Les écoutes judiciaires, a répondu François Hollande, sont « décidées par des juges indépendants, sans que l'exécutif, que ce soit le garde des Sceaux et encore moins le ministre de l'Intérieur, n'ait à intervenir ».

Pour Nicolas Sarkozy, qui se demande si ces écoutes n'ont pas pu aller jusqu'à l'Élysée, « l'ensemble fait l'objet de retranscriptions écrites dont on imagine aisément qui sont les destinataires! ».

Ayrault dénonce la comparaison avec l'ex-RDA

Nicolas Sarkozy, qui dit avoir subi quatre perquisitions ayant mobilisé 3 juges et 14 policiers, se dit totalement innocent dans tous les dossiers judiciaires le visant, dénonçant la « prétendue affaire Karachi » ou le supposé financement de sa campagne de 2007 par Mouammar Kadhafi.

Se défendant de faire un plaidoyer pro domo, il affirme que son texte est « un appel à la conscience, aux convictions, aux principes de tous ceux qui croient en la République ».

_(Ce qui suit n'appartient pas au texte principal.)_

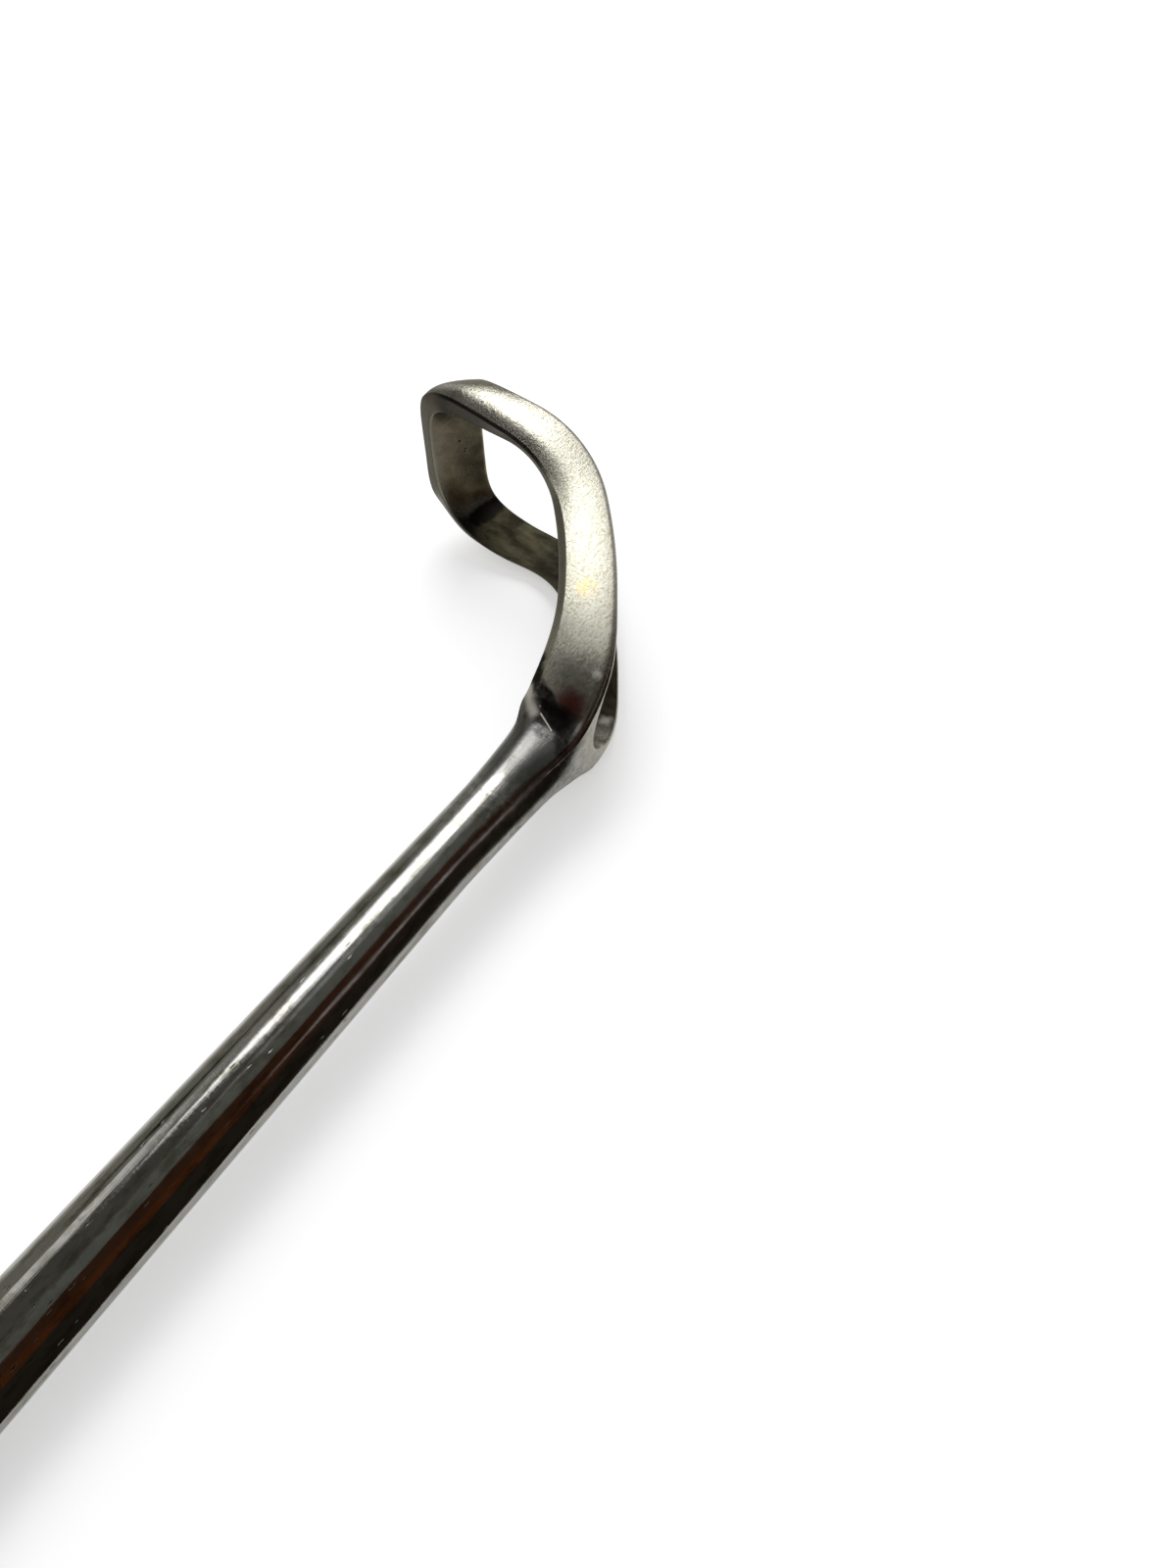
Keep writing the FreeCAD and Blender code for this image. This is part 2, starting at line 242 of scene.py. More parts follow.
def wall(station):
    """(inset, height) of each line down the window's wall, from the concave to the convex rim.

    The inset is the distance back from the wall's face."""
    top, bottom = at(TOP, station), -at(BOTTOM, station)
    low = 2 * CORNER
    points = arc((CORNER, top - CORNER), CORNER, 90, 180, EDGE_STEPS)
    points += [(0, height) for height in between(top - CORNER, bottom + low, WALL_STEPS)]
    return points + arc((low, bottom + low), low, 180, 270, EDGE_STEPS)


# Steps along the ring, and the station where the arms end and the blade's corners start
ROOT_STEPS = 8
ARM_STEPS = 40
TIP_STEPS = 26
TIP_CROWDING = 1.35
BEND = RING_LENGTH - TIP_RUN


def tip_point(turn, end, inset, fullness):
    """(station, side) on the blade's rounded outline, a quarter of a superellipse."""
    power = 2 / fullness
    station = BEND + (end - BEND) * math.sin(turn) ** power
    return station, (at(HALF_WIDTH, station) - inset) * max(math.cos(turn), 0) ** power


def band_point(index, depth, height):
    """(station, side, height) of a point of the near arm or the near half of the blade.

    index counts steps from the shoulder to the blade's middle."""
    if index <= ARM_STEPS:
        station = SHOULDER + (BEND - SHOULDER) * index / ARM_STEPS
        return station, at(HALF_WIDTH, station) - depth, height
    turn = math.pi / 2 * ((index - ARM_STEPS) / TIP_STEPS) ** TIP_CROWDING
    reach = RING_LENGTH + BLADE_BOW + BLADE_LEAN * height / at(TOP, RING_LENGTH)
    outer = tip_point(turn, reach, 0, OUTER_FULLNESS)
    fullness = LOWER_FULLNESS + (INNER_FULLNESS - LOWER_FULLNESS) * ease(-2.0, 1.2, height)
    inner = tip_point(turn, reach - BLADE_THICKNESS, ARM_THICKNESS, fullness)
    share = depth / ARM_THICKNESS
    return outer[0] + (inner[0] - outer[0]) * share, outer[1] + (inner[1] - outer[1]) * share, height


def root_point(step, inset, height):
    """A point of the window's rounded crotch. Step 0 is the middle, and ROOT_STEPS is the shoulder."""
    turn = math.pi / 2 * step / ROOT_STEPS
    root = CROTCH_OFFSET - inset
    station = root + (SHOULDER - root) * (1 - math.cos(turn))
    return station, (at(HALF_WIDTH, station) - ARM_THICKNESS + inset) * math.sin(turn), height


def band_row(line, far=False):
    """One cross line of the arms or the blade. The far corner of the blade is a little fuller."""
    row = []
    for station, side, height in line:
        if far:
            corner = ease(1.5, 6.5, side) * ease(18, 30, station)
            upper = ease(-1.5, 1.5, height)
            dip = ease(4, 9, station) * (1 - ease(17, 22, station))
            height += (FAR_RISE * corner - FAR_DIP * dip) * upper
            side += (FAR_REACH + FAR_LIP * upper * (1 - ease(32, 35, station))) * corner
        row.append(tuple(lift(station, -side if far else side, height)))
    return row


# Stations of the neck's sections, which lead into the ring, and X of the loops behind them: the cone,
# the flare, the handle and its rounded butt
NECK_ROWS = [
    -LEAD, -13, -12, -11, -10, -9, -8, -7.2, -6.4, -5.7, -5.0, -4.4, -3.9, -3.4, -3.0, -2.7, -2.4,
    -2.1, -1.9, -1.75, -1.6, -1.45, -1.3, -1.15, -1.0, -0.85, -0.65, -0.4, -0.1, 0.2, 0.5, 0.85,
    1.2, 1.6, 2.0, 2.3, SHOULDER,
]
SHAFT_ROWS = [
    *np.linspace(-LEAD - 2, -SHAFT_LENGTH, 22),
    *(-SHAFT_LENGTH - np.linspace(2, FLARE_LENGTH, 12)),
    *(-SHAFT_LENGTH - FLARE_LENGTH - np.linspace(4, HANDLE_LENGTH - BUTT_ROUNDING, 12)),
]
BUTT_ANGLES = (12, 25, 38, 52, 66, 79, 90)
BUTT_SHARES = (0.7, 0.35, 0.02)
ROUND_SPREAD = 3.0     # how widely the ring's side lines spread round the neck


def shaft_halves(x):
    """Half width and half height of the shaft's or the handle's section at X."""
    cone = NECK_RADIUS + (SHAFT_RADIUS - NECK_RADIUS) * np.minimum(-x, SHAFT_LENGTH) / SHAFT_LENGTH
    share = ease(0, FLARE_LENGTH, -x - SHAFT_LENGTH)
    inset = np.maximum(-x - (BUTT - BUTT_ROUNDING), 0)
    round_off = BUTT_ROUNDING - np.sqrt(np.maximum(BUTT_ROUNDING ** 2 - inset ** 2, 0))
    return [cone + (half - SHAFT_RADIUS) * share - round_off for half in HANDLE_HALVES]


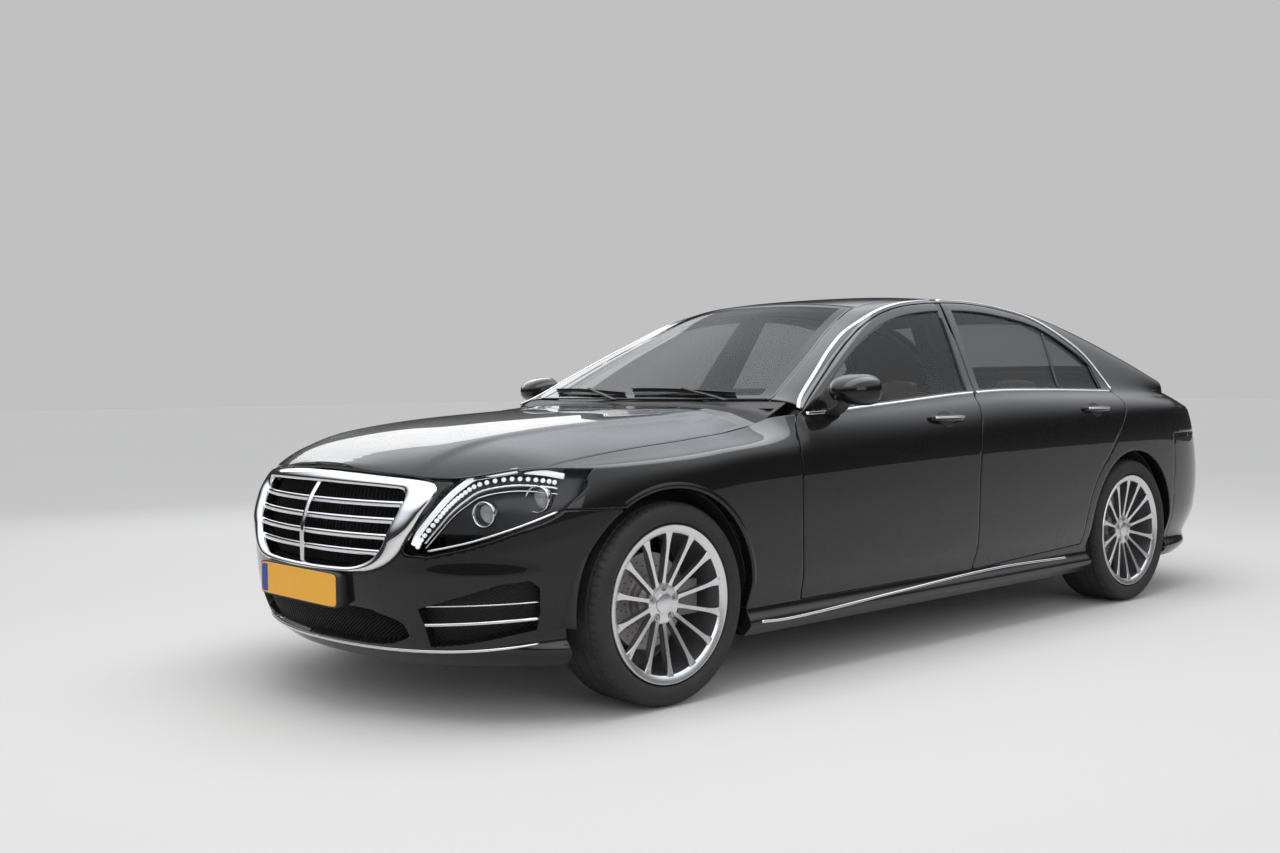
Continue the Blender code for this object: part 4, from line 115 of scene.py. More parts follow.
climb = sky_nodes.new("ShaderNodeMapRange")
climb.interpolation_type = "SMOOTHSTEP"
climb.inputs["From Min"].default_value, climb.inputs["From Max"].default_value = 0.20, 0.60
sky_links.new(height.outputs["Z"], climb.inputs["Value"])
mirrored_sky = sky_between(climb.outputs[0], HORIZON_IN_PAINT, ZENITH_IN_PAINT)
for_gloss = sky_between(ray.outputs["Is Glossy Ray"], SKY_DIFFUSE, mirrored_sky)
for_glass = sky_between(ray.outputs["Is Transmission Ray"], for_gloss, BACKDROP)
for_camera = sky_between(ray.outputs["Is Camera Ray"], for_glass, BACKDROP)
sky_links.new(for_camera, sky_light.inputs["Color"])


# Shader sums: a socket stands in Python expressions, and each operator adds its Math node.
class Signal:
    """One output socket of a material's nodes, with the arithmetic that the finishes need."""

    def __init__(self, finish, socket):
        self.finish = finish
        self.socket = socket

    def apply(self, operation, *values):
        """A Math node of the given operation on these values."""
        return self.finish.add("ShaderNodeMath", {"operation": operation}, dict(enumerate(values)))

    def __add__(self, other):
        return self.apply("ADD", self, other)

    def __radd__(self, other):
        return self.apply("ADD", other, self)

    def __sub__(self, other):
        return self.apply("SUBTRACT", self, other)

    def __rsub__(self, other):
        return self.apply("SUBTRACT", other, self)

    def __mul__(self, other):
        return self.apply("MULTIPLY", self, other)

    def __rmul__(self, other):
        return self.apply("MULTIPLY", other, self)

    def limited(self):
        """The value held between 0 and 1."""
        return self.apply("MINIMUM", self.apply("MAXIMUM", self, 0.0), 1.0)


class Finish:
    """A material with one Principled shader: constants go on its own sockets, and add() makes any node."""

    def __init__(self, name, **constants):
        self.material = bpy.data.materials.new(name)
        self.material.use_nodes = True
        self.tree = self.material.node_tree
        self.shader = self.tree.nodes["Principled BSDF"]
        for key, value in constants.items():
            self.shader.inputs[key.replace("_", " ")].default_value = value

    def add(self, kind, settings=None, inputs=None, output=0):
        """A node of one type, with its settings, then the values or links of its sockets."""
        node = self.tree.nodes.new(kind)
        for key, value in (settings or {}).items():
            setattr(node, key, value)
        for key, value in (inputs or {}).items():
            if isinstance(value, Signal):
                self.tree.links.new(value.socket, node.inputs[key])
            else:
                node.inputs[key].default_value = value
        return Signal(self, node.outputs[output])

    def place(self):
        """The point on the piece, in its own metres."""
        return self.add("ShaderNodeTexCoord", output="Object")

    def noise(self, scale, detail=3.0, at=None):
        """Soft noise at a number of lumps to the metre."""
        return self.add("ShaderNodeTexNoise", None, {"Vector": at or self.place(), "Scale": scale, "Detail": detail})

    def height(self):
        """Height over the ground."""
        return self.add("ShaderNodeSeparateXYZ", None, {0: self.place()}, output="Z")

    def blend(self, factor, first, second):
        """A colour between two, by a factor."""
        return self.add("ShaderNodeMix", {"data_type": "RGBA"}, {"Factor": factor, 6: first, 7: second}, output=2)

    def feed(self, socket, signal):
        """Link a signal to one of the shader's sockets."""
        self.tree.links.new(signal.socket, self.shader.inputs[socket])
        return self

    def bump(self, signal, distance, strength=1.0):
        """Raise the surface by a signal, in metres."""
        made = self.add("ShaderNodeBump", None, {"Height": signal, "Distance": distance, "Strength": strength})
        return self.feed("Normal", made)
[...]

Visant François Hollande, qui avait dit vouloir être un président « normal », il conclut : « Tous ceux qui auraient à redouter mon retour, qu'ils soient assurés que la meilleure façon de l'éviter serait que je puisse vivre ma vie simplement, tranquillement. Au fond, comme un citoyen "normal"! »

Jean-Marc Ayrault a publié un communiqué pour estimer que Nicolas Sarkozy avait commis une « grave faute morale » en mettant en cause « l'honneur de la police et de la justice ».

« Dans un État de droit, les juges sont indépendants, et la police agit dans le cadre des lois. Le gouvernement y veille scrupuleusement. La comparaison entre la République française et l'Allemagne de l'Est est insupportable », a-t-il écrit.

Mais le camp de Nicolas Sarkozy estime qu'il a le droit de se défendre comme tous les Français.

« Les Français, grâce au travail de juges indépendants, prendront bientôt la mesure du complot médiaticopolitique qui s'est abattu sur l'ancien chef de l'État, au mépris de toutes les valeurs qui fondent une démocratie », a déclaré le député UMP Georges Fenech sur iTélé.